2.) Programs --- My mother had an uncle who worked for Sonoco in South Carolina. One day, he was fired from his job. The next day, he shaved his mustache and applied for his old job. He was hired back with no questions asked. The problem with Duval County Public Schools is that they do something similar. They bring in expensive programs and ideas. To implement these programs, they hire expensive consultants to tell the district what it needs to do. After the teachers are goaded into playing along, the program disappears into the sunset. Is it any wonder that many teachers are skeptical when the district administration decides to embrace something new and novel. Our school district is fickle with these fly-by-night programs and this means that they are being fickle with our tax dollars. What is most frustrating is how the downtown administrators immediately blame the teachers for not being competent at carrying out these ever-changing orders and how the downtown administrators tend to stifle dissent. Once the program has failed, though, the district is about as likely to issue mea culpas for thair failure as Yassir Arafat would have kept to a kosher diet. Some programs have longevity, like the reign of terror in the form of a state consent decree regarding the education of English Language Learners (ELLs). To better serve students for whom English is a second language, the school system threatened the certificates of otherwise highly qualified teachers. One teacher who was forced to retire for 'failing to accommodate her ELL students' was someone who was teaching an ELL education class at the University of North Florida. This nationally certified teacher chose to quit altogether than deal with the serpentine bureaucracy that claims to know best.
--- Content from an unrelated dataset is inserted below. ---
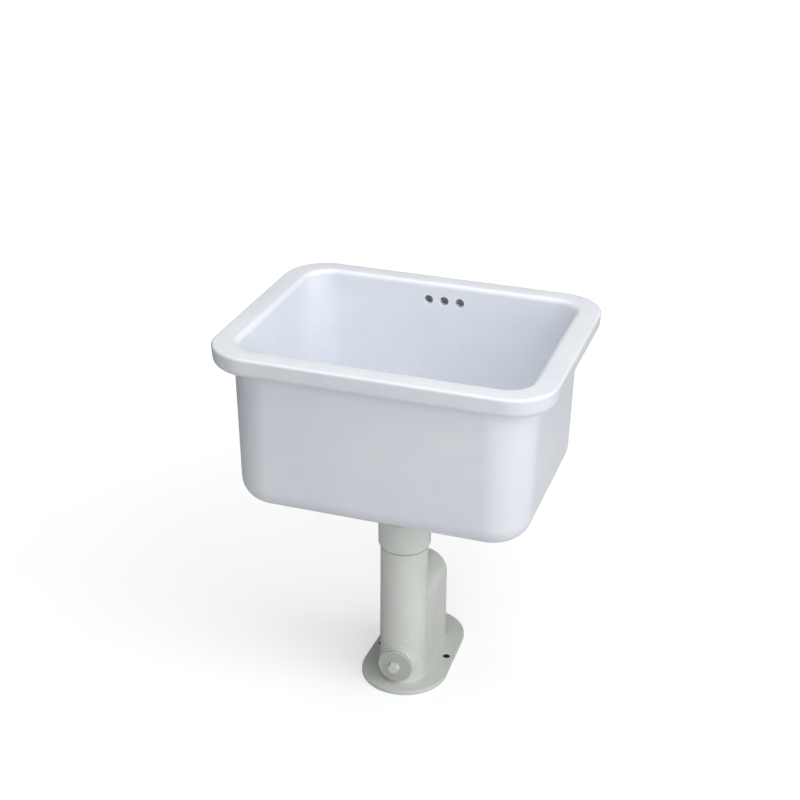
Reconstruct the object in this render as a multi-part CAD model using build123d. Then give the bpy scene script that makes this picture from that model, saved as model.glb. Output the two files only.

3.) Accountability --- My third point is closely related to the second. If the school board's strategy is to light a fire under the teachers to best serve our students, they are failing in their cause. Too many good teachers are either leaving or thinking about leaving because they are spending more and more time on tinkering around the edges of the learning gap. The content of the lessons often does not matter in the eyes of bean counters from downtown who routinely terrorize administrators and teachers alike with their gotcha 'focus walks' that seem to be intended merely to catch teachers doing something wrong. Mind you, this wrongdoing is not even remotely connected to over abuse of the students. The teachers ills and sins include the shameful failure to post a Stepford bulletin board that looks exactly like the other bulletin boards in the same hallway or in the same district. A teacher can put on a show for these inspectors by putting up a 'word wall' that seems to draw only the attention of adults. This is all in spite of research that claims that students are going to learn more because they have everything laid out for them in a way that saps any creativity from what the teacher as a professional can contribute to the learning process. Cookie cutter classrooms are nice for people who are looking to check off boxes but fails to realize that they are forcing schools to kowtow to adults who have nothing better to do during the day except for point out the misgivings of others while retreating to offices there they have not had to deal directly with children in a long time. Their only interaction with students is during their 'focus walk' inspections where they deliberately choose the children who will answer their probing questions in ways that draw aspersion on the teacher's competence. We should redirect their expertise and knowledge on the part of downtown administrators from bullying our schools toward taking proactive steps to mentor our educators in a more constructive atmosphere that encourages teachers to do their best for our students.

4.) Feedback --- For far too long, the Duval County School system has been very punitive with its personnel regarding feedback regarding local education policy. Dissenters are immediately labeled as troublemakers and are targeted for harassment and/or dismissal. These games are akin to what happened in that Tim Robbins film, 'Arlington Road.' The establishment, however far-fetched as it sounds, manages through its inner workings to portray their critics as loony. This is part of a larger paradox. When the rank-and-file 'reasonable minds' are cowed into silence, the alleged extremists are the ones who are left to fill the void. To add to this paradox is how our schools' leadership treats those who speak up after leaving the education profession, deriding them as 'disgruntled' as if these critics only have a chip on their shoulder and want to bring about the downfall of those in charge out of sour grapes and not from a desire to improve things for those who remain in the classroom. The school system is very effective at marginalizing these people but not necessarily as successful at fighting the issues that caused such discontent in the first place. The members of the school board may nod their heads in agreement with those who speak out during public discussion time, but they go back to their work maintaining the status quo as they always have. Transformation of our school system should include a mature public dialogue that really challenges the way that things are done in the schools. I guarantee that employee morale would improve drastically if the educators and education support professionals are able to shape the system for which they work instead of being forced to tow the line for a system that dictates how everything is done. I sincerely believe that the best working conditions for educators are the best learning conditions for our students.

I can honestly say that none of these above ideas would cost a dime to our school district. There are no hidden interests or agendas behind my ideas. I only seek that common sense be our guide in educating the students and developing citizens in a community that works for all...

That is just my two cents, of course...



John Louis Meeks, Jr.

1 comment:

  1. John Louis Meeks Jr. is teaching / has taught 3 of my 4 kids. What an amazing teacher who empowers his students and gives them the world with his teachings. He has amazing insight into what N-E-E-D-S to be done in Duval County Schools!!! Should he decide to run he has our family's full support in his quest for the job. YOU ARE AWSOME Mr. John Louis Meeks Jr.